In 1978, WTVY, Inc. constructed a new 1,800 foot tower for their TV station, located just over the Florida state line south of Dothan.  It appears that an application for the FM to move to that tower was filed and granted with the FCC, but was never built out.  The FM station would remain on the "old" TV tower, which was already the second one built at the TV studio site, replacing a 400 foot one first erected in the mid-50's.

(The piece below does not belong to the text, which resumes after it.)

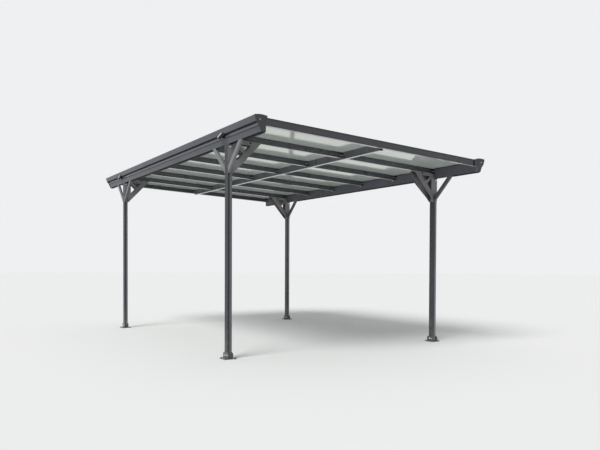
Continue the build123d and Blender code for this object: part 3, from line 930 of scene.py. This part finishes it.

The station remained under Woods' leadership until 2000, when (as Woods Communication Group), the station was sold to Jimmy Jarrell.  He, in turn, sold the station to Styles Broadcasting of Dothan in July 2001.  Over a series of license transfers between individuals and companies, the station would eventually become a part of Magic Broadcasting.

.
In July 2008 it was reported that all but one of the station's staff walked out of their jobs.  Most apparently headed to a cross-town rival radio company.
 
Magic Broadcasting sold the station to Gulf South in 2011, putting both of Dothan's country outlets under the same ownership.  In early December 2011 it was reported that the WDJR staff were to be moving to WTVY, with WDJR debuting a new format in the new year.

In early April 2025, the station filed to relocate the transmitter site from the old WTVY-TV tower east of Dothan to the WDBT and WKMX tower off County Road 9 near the community of Newton.